Nell led the way toward the pharmacy feeling numb. Someone she worked with, someone she trusted, someone she’d helped was stealing drugs from the clinic pharmacy. For personal use, Tom had said.
She turned the corner. Joe Reilly stood in the work aisle, leaning over the counter to talk to Melody King.
And things teetered from bad and slid to worse.
“Joe?” Mike Reilly sounded pleased, but puzzled. “What are you doing here?”
Joe pivoted stiffly on one leg.
Nell took a deep breath. She was not going to panic. Yet.
She forced herself to compare the two men, as if she could assess the threat to her clinic on the basis of their family resemblance. They didn’t look alike. Mike Reilly was bigger, blonder, broader than his brother. Beside him, Joe looked lean and tough and scruffier than ever. But something—the shape of their heads, the angle of their jaws, the set of their shoulders—marked them as brothers. And something else, a weariness, a watchfulness, marked Joe as the older one.
“Hello, Mike,” he said quietly.
“He said he had an appointment,” Melody piped up.
Both men ignored her.
“You listening for my car number on your police scanner again?” the cop asked.
If it was a joke it fell flat.
Joe shook his head. “I didn’t know you were here. What’s going on?”

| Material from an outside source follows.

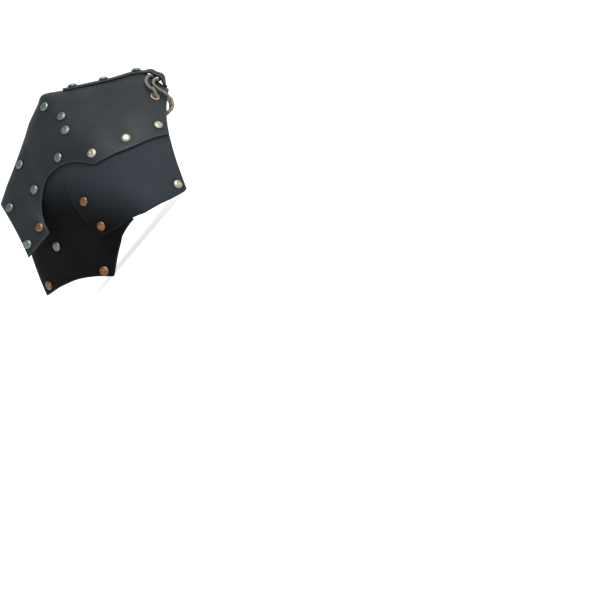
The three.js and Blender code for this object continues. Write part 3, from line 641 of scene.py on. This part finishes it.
def leather_material(name, dark, light, edge, rough, gloss_level, painted_lit_tone=None):
    paint, nodes, links, shader = material(name)
    clouds = textured(nodes, links, "ShaderNodeTexNoise", 21, Detail=6, Roughness=0.62)
    tone = ramp(nodes, links, clouds.outputs["Fac"], [(0.34, dark), (0.66, light)])
    # Painted light: where the lit share is high, the base tone is mixed toward a lighter tone that stands in
    # for light falling on the top
    if painted_lit_tone is not None:
        lit = nodes.new("ShaderNodeAttribute")
        lit.attribute_name = "lit"
        tone = mixed(nodes, links, lit.outputs["Fac"], tone, painted_lit_tone)
    to_edge = nodes.new("ShaderNodeAttribute")
    to_edge.attribute_name = "to_edge"
    to_rivet = nodes.new("ShaderNodeAttribute")
    to_rivet.attribute_name = "to_rivet"
    scuffs = textured(nodes, links, "ShaderNodeTexNoise", 230, Detail=3, Roughness=0.7)
    worn = spread(nodes, links, to_edge.outputs["Fac"], 0.0006, 0.0026, 0.75, 0)
    worn = times(nodes, links, worn, spread(nodes, links, scuffs.outputs["Fac"], 0.35, 0.65, 0.45, 1))
    tone = mixed(nodes, links, worn, tone, edge)
    # Darker ring round each rivet: partly grime, partly painted shade under the rivet head
    rivet_grime_and_shade = spread(nodes, links, to_rivet.outputs["Fac"], 0.0055, 0.0105, 0.55, 0)
    tone = mixed(nodes, links, rivet_grime_and_shade, tone, tuple(c * 0.4 for c in dark))
    links.new(tone, shader.inputs["Base Color"])
    smears = textured(nodes, links, "ShaderNodeTexNoise", 38, Detail=5, Roughness=0.55)
    gloss = spread(nodes, links, smears.outputs["Fac"], 0.3, 0.7, rough - 0.07, rough + 0.09)
    links.new(gloss, shader.inputs["Roughness"])
    shader.inputs["Specular IOR Level"].default_value = gloss_level
    pores = textured(nodes, links, "ShaderNodeTexVoronoi", 820)
    wrinkles = textured(nodes, links, "ShaderNodeTexNoise", 150, Detail=5, Roughness=0.65)
    normal = bumped(nodes, links, pores.outputs["Distance"], 0.22, 0.00025)
    normal = bumped(nodes, links, wrinkles.outputs["Fac"], 0.22, 0.0006, normal)
    groove = spread(nodes, links, to_edge.outputs["Fac"], 0.0026, 0.0038, 0, 1)
    normal = bumped(nodes, links, groove, 0.35, 0.0005, normal)
    links.new(normal, shader.inputs["Normal"])
    return paint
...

Tom Dietz pushed up his hat brim with his thumb. “Nothing you need to worry about. Police blotter stuff.”
“Yeah, you stick to the big stories,” Mike said. “Are you here to see Nell?”
Nell started. She’d told Mike Reilly she knew his brother. But that was all. Had the young officer somehow picked up on the tension between them? Or was he just used to his big brother hitting on every woman that breathed?
I thought the purpose of this dinner was to get to know one another better.
If that’s what it takes.
Joe’s face was impassive. “I’m here on a story.”
Tom looked from Joe to Nell. “What kind of story?”
Nell stepped forward. The less the two Reilly brothers compared notes, the better. And yet something about Joe’s careful lack of expression tugged at her heart. “I contacted the Examiner to ask if they would send a reporter to profile the clinic. With all the recent budget cuts, we could use the publicity.”
Mike’s eyes widened. “You’re doing a—”
“Feature piece,” Joe supplied grimly. “For the Life section. Yeah.”
“Oh.” Mike shifted his weight, clearly uncomfortable.
Because he’d assumed Joe was having a personal relationship with his subject? Nell wondered. Or for some other reason?